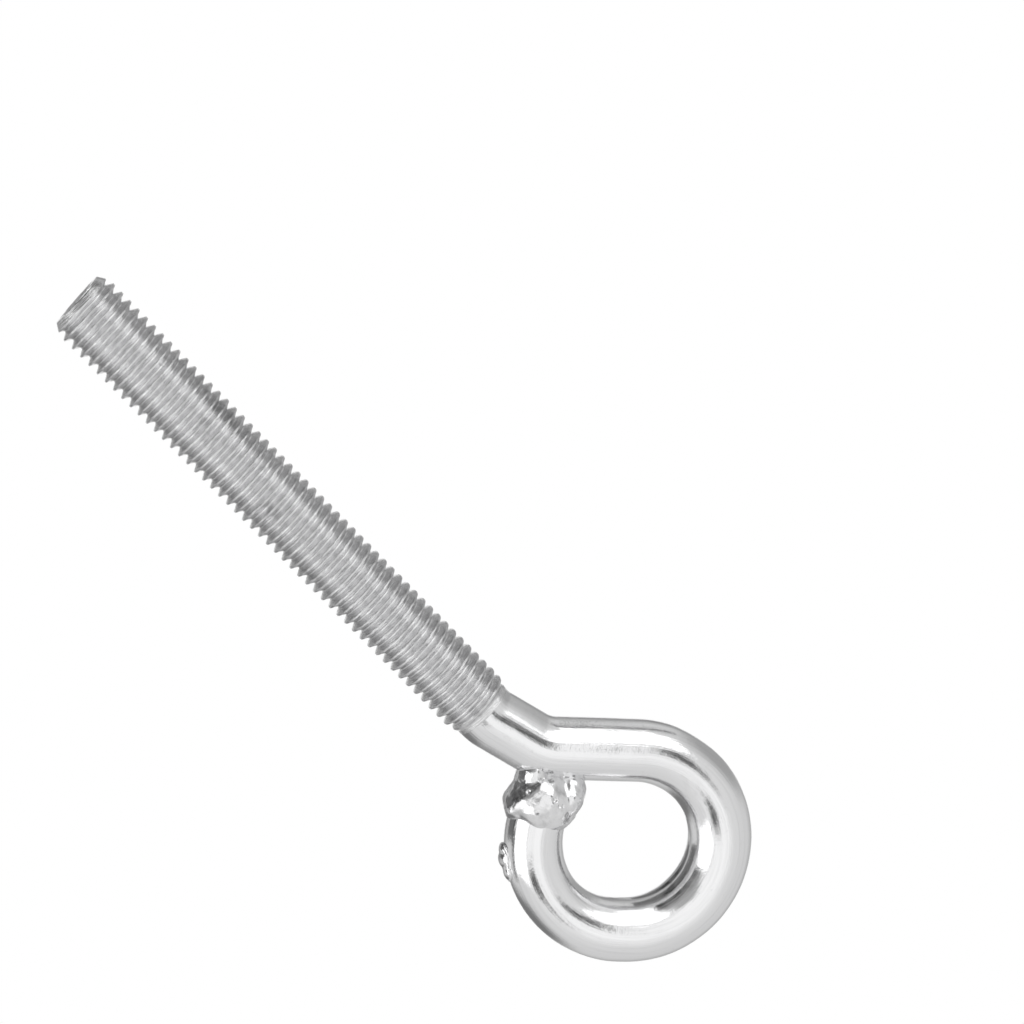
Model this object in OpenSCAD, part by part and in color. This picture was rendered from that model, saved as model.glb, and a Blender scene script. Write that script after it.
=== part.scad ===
// Eye bolt: one round steel bar, thread-rolled along its shank, bent twice into a neck,
// curled into a closed eye and welded where its end meets the neck.
//
// Frame: millimetres, +Z up along the shank's axis, with the eye on top and the free end below.
// The origin is on the axis where the full thread ends, as far up as a nut can run.
// The eye lies in the XZ plane, and a hook or shackle passes through it along Y.

/* [Thread] */
// Nominal diameter of the thread, M10
thread_d = 10; // [9:0.5:12]
// Axial distance from one turn to the next
thread_pitch = 1.5; // [1:0.05:1.75]
// Full thread, from the free end to the last full turn
full_thread_length = 75.5; // [40:1:120]
// Fading thread between the last full turn and the plain bar
runout_length = 2; // [1.5:0.1:4]
// How far the crests stand inside the nominal diameter, on the diameter
crest_allowance = 0.15; // [0.05:0.01:0.3]
// Height of the 45 degree lead-in at the free end
lead_in = 1.4; // [0.8:0.1:2]
// Depth of the shallow cup that rolling leaves in the free end's face
end_cup_depth = 0.5; // [0.2:0.05:1]
// Diameter of that cup
end_cup_d = 5.5; // [3:0.1:6.5]

/* [Bar] */
// Diameter of the plain bar in the neck and the eye
bar_d = 8.7; // [8:0.1:9.2]
// How much thinner the bar is where it has been bent
bend_thinning = 0.04; // [0.03:0.01:0.3]

/* [Neck] */
// Angle of the first, slight bend, just past the thread
first_bend_angle = 14.5; // [5:0.5:20]
// Centreline radius of the first bend
first_bend_r = 6; // [5.5:0.5:15]
// Straight bar between the thread's run-out and the first bend
neck_start = 0.4; // [0.4:0.1:5]
// Straight bar between the two bends
neck_straight = 5.8; // [3:0.1:10]
// Angle of the second bend, which aims the bar past the eye's side
second_bend_angle = 28; // [25:0.5:36]
// Centreline radius of the second bend
second_bend_r = 8; // [6:0.5:12]
// Straight bar from the second bend to where the eye's curve starts
top_run = 11.5; // [8:0.1:16]

/* [Eye] */
// Diameter of the eye's clear hole between its curved sides
eye_hole_d = 16.6; // [12:0.1:22]
// How much the eye is longer than it is wide
eye_stretch = 1.2; // [0:0.1:3]
// Turn of the eye's curve, from the end of the top run to the bar's cut end
eye_turn = 292; // [284:1:300]
// Gap left for the weld between the bar's cut end and the neck, at its narrowest
root_gap = 0.5; // [0.2:0.1:1]

/* [Welds] */
// How far the closing weld stands proud of the bar at its thickest
bead_height = 0.9; // [0.6:0.1:1.6]
// Half the closing weld's length along the bar
bead_reach = 4.2; // [3.5:0.1:6]
// How far the weld's thickest place lies back from the bar's cut end
bead_setback = 0.8; // [0:0.1:2]
// How far the closing weld sits off the bar's axis, towards the outside of the eye
bead_offset = 0.3; // [0:0.1:0.6]
// Radius of the fillet lump between the weld and the neck, outside the eye
outer_web_r = 2.8; // [2:0.1:3.2]
// Radius of the fillet lump between the weld and the neck, inside the eye
inner_web_r = 2.8; // [2:0.1:3.2]
// Where the second, small weld run sits, as a turn along the eye's curve
run_turn = 262; // [250:1:266]
// Length of the small weld run down the outside of the eye
run_length = 6; // [3:0.1:8]
// Width of the small weld run across the bar
run_width = 3.4; // [2:0.1:5]
// How far the small weld run stands proud of the bar
run_height = 0.5; // [0.4:0.05:1.2]

/* [Hidden] */

$fn = 160;
plating = "gainsboro";
thread_grey = "silver";
weld_grey = "darkgray";

// A metric external thread: 60 degree flanks, a crest an eighth of the pitch wide,
// and a depth of 0.6134 of the pitch.
crest_r = (thread_d - crest_allowance) / 2;
crest_width = thread_pitch / 8;
thread_depth = 0.6134 * thread_pitch;
flank_run = thread_depth * tan(30);
root_r = crest_r - thread_depth;
turns = floor(full_thread_length / thread_pitch);
fading_turns = ceil(runout_length / thread_pitch);
// Anything drawn past this radius is outside the thread
clearance = 1;
clear_r = crest_r + clearance;

bar_r = bar_d / 2;
bent_r = bar_r - bend_thinning / 2;
// How far a bend runs on inside the straight bar beside it, so that the two are one solid
bend_seat = 0.2;
// Centreline radius of the eye's two curves
eye_r = eye_hole_d / 2 + bent_r;
half_turn = 180;

// The bar's cut end stops short of the neck by the root gap. The end leans over the neck by
// `tail_lean`, so its nearest corner, and not its centre, sets how long the tail is.
tail_lean = eye_turn - 270;
end_height = eye_r * (1 - sin(tail_lean)) - bar_r * (1 + sin(tail_lean)) - root_gap;
tail_length = max(0.2, end_height / cos(tail_lean));

bead_r = bar_r + bead_height;

// ---------- Following the bar ----------

// Moves the children past a straight stretch of bar
module after_straight(length) {
    translate([0, 0, length]) children();
}

// Moves the children past a bend towards -X
module after_bend(radius, angle) {
    translate([-radius, 0, 0])
        rotate([0, -angle, 0])
            translate([radius, 0, 0]) children();
}

module straight_bar(length) {
    cylinder(h = length, r = bar_r);
}

// `seat` is how far the bend runs on into the straight bar before it
module bent_bar(radius, angle, seat = bend_seat) {
    degrees_per_mm = half_turn / (PI * radius);
    first_angle = -seat * degrees_per_mm;
    last_angle = angle + bend_seat * degrees_per_mm;
    translate([-radius, 0, 0])
        rotate([90, 0, 0])
            rotate_extrude(start = first_angle, angle = last_angle - first_angle)
                translate([radius, 0]) circle(r = bent_r);
}

// From the origin to where the eye's curve starts, turned so that the eye bends towards -X too
module at_eye_start() {
    after_straight(runout_length + neck_start)
        after_bend(first_bend_r, first_bend_angle)
            after_straight(neck_straight)
                after_bend(second_bend_r, second_bend_angle)
                    after_straight(top_run)
                        rotate([0, 0, half_turn]) children();
}

// To a place on the second half of the eye's curve
module at_eye_turn(turn) {
    at_eye_start()
        after_bend(eye_r, half_turn)
            after_straight(eye_stretch)
                after_bend(eye_r, turn - half_turn) children();
}

module at_cut_end() {
    at_eye_turn(eye_turn) after_straight(tail_length) children();
}

// ---------- Threaded shank ----------

// Half outline of one thread ridge, from the axis out, centred on its crest
module ridge_outline() {
    polygon([
        [0, -crest_width / 2 - flank_run],
        [root_r, -crest_width / 2 - flank_run],
        [crest_r, -crest_width / 2],
        [crest_r, crest_width / 2],
        [root_r, crest_width / 2 + flank_run],
        [0, crest_width / 2 + flank_run]
    ]);
}

// The core under the thread. It swells to the plain bar's size along the run-out.
module core_outline() {
    polygon([
        [0, -full_thread_length],
        [root_r, -full_thread_length],
        [root_r, 0],
        [bar_r, runout_length],
        [0, runout_length]
    ]);
}

// What the lead-in and the run-out leave of the ridges
module thread_limits() {
    polygon([
        [0, -full_thread_length],
        [crest_r - lead_in, -full_thread_length],
        [clear_r, -full_thread_length + lead_in + clearance],
        [clear_r, crest_width],
        [crest_r, crest_width],
        [bar_r, runout_length],
        [0, runout_length]
    ]);
}

module threaded_shank() {
    color(thread_grey)
        difference() {
            rotate_extrude()
                intersection() {
                    union() {
                        core_outline();
                        for (turn = [-fading_turns : turns])
                            translate([0, -turn * thread_pitch]) ridge_outline();
                    }
                    thread_limits();
                }
            end_cup();
        }
}

// A shallow 45 degree cone, started below the end's face so that it cuts cleanly
module end_cup() {
    wide_r = end_cup_d / 2 + end_cup_depth;
    narrow_r = end_cup_d / 2 - end_cup_depth;
    translate([0, 0, -full_thread_length - end_cup_depth])
        cylinder(h = wide_r - narrow_r, r1 = wide_r, r2 = narrow_r);
}

// ---------- Neck and eye ----------

module neck() {
    color(plating)
        after_straight(runout_length) {
            straight_bar(neck_start);
            after_straight(neck_start) {
                bent_bar(first_bend_r, first_bend_angle);
                after_bend(first_bend_r, first_bend_angle) {
                    straight_bar(neck_straight);
                    after_straight(neck_straight) {
                        bent_bar(second_bend_r, second_bend_angle);
                        after_bend(second_bend_r, second_bend_angle) straight_bar(top_run);
                    }
                }
            }
        }
}

module eye_loop() {
    color(plating)
        at_eye_start() {
            bent_bar(eye_r, half_turn, seat = 0);
            after_bend(eye_r, half_turn) {
                straight_bar(eye_stretch);
                after_straight(eye_stretch) {
                    bent_bar(eye_r, eye_turn - half_turn);
                    after_bend(eye_r, eye_turn - half_turn) straight_bar(tail_length);
                }
            }
        }
}

// ---------- Welds ----------

// An ellipsoid with its long axis along the bar
module lump(across, through, along) {
    scale([across, through, along]) sphere(r = 1);
}

module closing_weld() {
    color(weld_grey)
        difference() {
            at_cut_end()
                union() {
                    translate([bead_offset, 0, -bead_setback]) lump(bead_r, bead_r, bead_reach);
                    translate([bead_r - outer_web_r, 0, outer_web_r / 2]) sphere(r = outer_web_r);
                    translate([inner_web_r - bead_r, 0, bead_setback]) sphere(r = inner_web_r);
                }
            neck();
            eye_loop();
        }
}

module outer_weld_run() {
    color(weld_grey)
        difference() {
            at_eye_turn(run_turn)
                translate([bar_r, 0, 0]) lump(run_height, run_width / 2, run_length / 2);
            eye_loop();
            closing_weld();
        }
}

threaded_shank();
neck();
eye_loop();
closing_weld();
outer_weld_run();
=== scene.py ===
"""The looks of a bright zinc plated eye bolt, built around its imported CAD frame.

Sizes are in millimetres unless a name says otherwise, and `MM` turns them into metres when a
mesh is made. The frame is the CAD's: +Z runs up the shank's axis towards the eye, the origin is
where the full thread ends, and the eye lies in the XZ plane.
"""

import math

import bmesh
import bpy
from mathutils import Matrix, Vector, noise


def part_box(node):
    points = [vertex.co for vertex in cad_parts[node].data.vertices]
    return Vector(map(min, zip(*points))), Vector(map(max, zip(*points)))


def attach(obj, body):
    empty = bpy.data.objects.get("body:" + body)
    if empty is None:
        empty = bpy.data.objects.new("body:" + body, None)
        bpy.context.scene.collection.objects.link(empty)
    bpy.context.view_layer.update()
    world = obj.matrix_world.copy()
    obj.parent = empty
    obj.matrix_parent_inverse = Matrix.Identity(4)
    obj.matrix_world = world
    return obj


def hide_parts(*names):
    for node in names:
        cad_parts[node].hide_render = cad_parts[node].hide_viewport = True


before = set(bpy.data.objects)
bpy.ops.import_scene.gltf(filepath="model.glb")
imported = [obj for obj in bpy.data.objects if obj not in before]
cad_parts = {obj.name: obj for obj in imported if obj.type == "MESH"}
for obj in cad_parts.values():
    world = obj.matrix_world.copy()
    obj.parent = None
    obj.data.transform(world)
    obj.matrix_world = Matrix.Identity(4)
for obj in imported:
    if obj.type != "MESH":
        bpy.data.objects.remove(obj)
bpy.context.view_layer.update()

MM = 0.001
TAU = 2 * math.pi

# ---------- Sizes ----------

# The shank, read from the frame
SHANK_LOW, SHANK_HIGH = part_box("threaded_shank")
THREAD_LENGTH = -SHANK_LOW[2] / MM
RUNOUT = SHANK_HIGH[2] / MM
CREST_R = SHANK_HIGH[0] / MM
PITCH = 1.5
THREAD_DEPTH = 0.6134 * PITCH
CREST_HALF = 1.3 * PITCH / 16
FLANK_RUN = THREAD_DEPTH * math.tan(math.radians(30))
# The free end: its rim and lead-in, the cup in its face, and how far out of square it was cut
END_R = CREST_R - 0.95
LEAD_SLOPE = math.tan(math.radians(33))
END_CUP_R = 3.1
END_CUP_DEPTH = 0.55
END_SLANT = math.radians(5)

# The bar and its bends, as in the CAD model
BAR_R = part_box("neck")[1][1] / MM
NECK_START = 0.4
FIRST_BEND = (6, math.radians(14.5))
NECK_STRAIGHT = 5.8
SECOND_BEND = (8, math.radians(28))
TOP_RUN = 11.5
EYE_HOLE_D = 16.6
BAR_MIDDLE_FROM_HOLE = 4.33
EYE_R = EYE_HOLE_D / 2 + BAR_MIDDLE_FROM_HOLE
EYE_STRETCH = 1.2
EYE_TURN = math.radians(292)
# The cut end stops just short of the neck, and leans over it by what the turn is past 270 degrees
ROOT_GAP = 0.5
LEAN = EYE_TURN - 1.5 * math.pi
TAIL_DROP = EYE_R * (1 - math.sin(LEAN)) - BAR_R * (1 + math.sin(LEAN)) - ROOT_GAP
TAIL_LENGTH = TAIL_DROP / math.cos(LEAN)


# ---------- Following the bar ----------


def bar_stretches():
    """(length, curvature) of each stretch from the shank's end to the bar's cut end.

    Curvature is the turn for each millimetre, and positive towards -X.
    """
    first_r, first_angle = FIRST_BEND
    second_r, second_angle = SECOND_BEND
    half_eye = math.pi * EYE_R
    return [
        (NECK_START, 0),
        (first_r * first_angle, 1 / first_r),
        (NECK_STRAIGHT, 0),
        (second_r * second_angle, 1 / second_r),
        (TOP_RUN, 0),
        (half_eye, -1 / EYE_R),
        (EYE_STRETCH, 0),
        (EYE_R * (EYE_TURN - math.pi), -1 / EYE_R),
        (TAIL_LENGTH, 0),
    ]


NECK_LENGTH = sum(length for length, _ in bar_stretches()[:5])
BAR_LENGTH = sum(length for length, _ in bar_stretches())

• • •

§ **YOUR INSTRUCTIONS**: Return exactly the opening lines of the listing above, ending with the line that has "it along Y.".

§ **OUTPUT BELOW**:
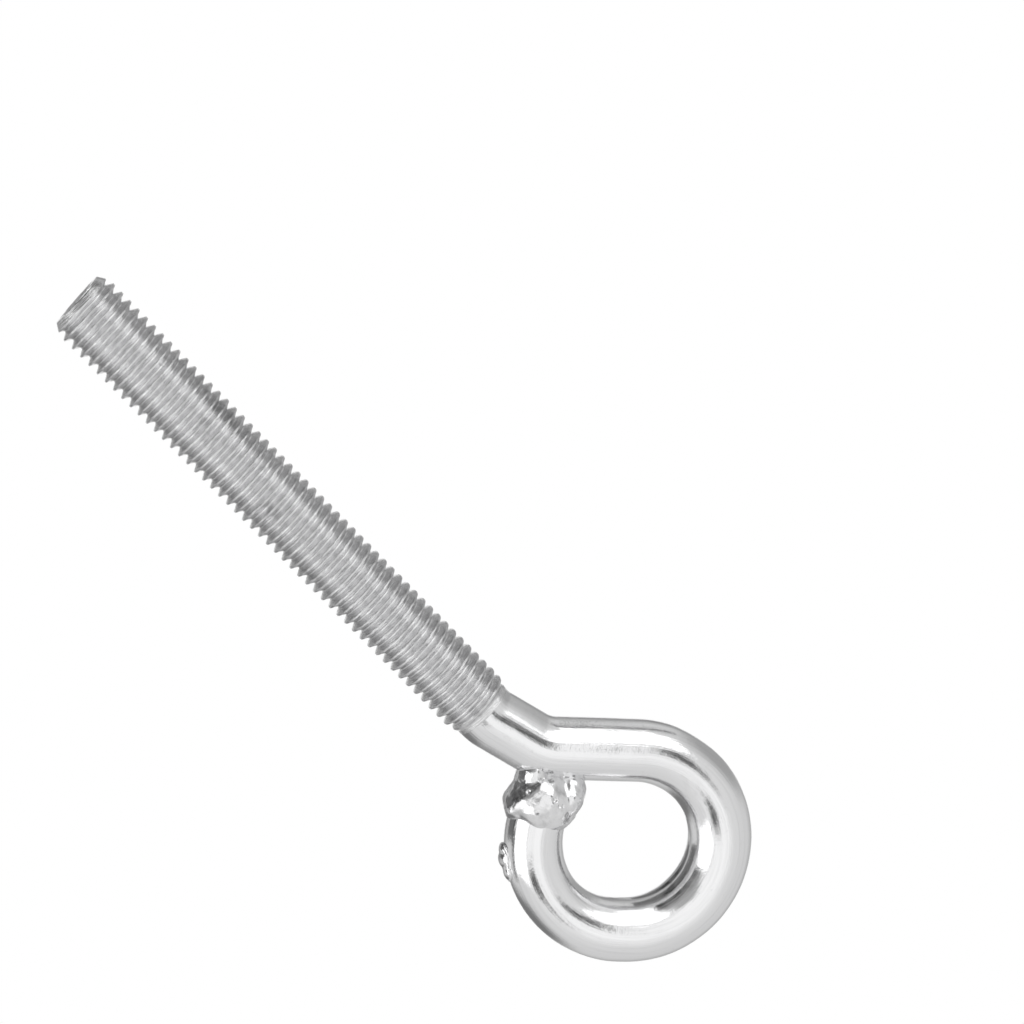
Model this object in OpenSCAD, part by part and in color. This picture was rendered from that model, saved as model.glb, and a Blender scene script. Write that script after it.
=== part.scad ===
// Eye bolt: one round steel bar, thread-rolled along its shank, bent twice into a neck,
// curled into a closed eye and welded where its end meets the neck.
//
// Frame: millimetres, +Z up along the shank's axis, with the eye on top and the free end below.
// The origin is on the axis where the full thread ends, as far up as a nut can run.
// The eye lies in the XZ plane, and a hook or shackle passes through it along Y.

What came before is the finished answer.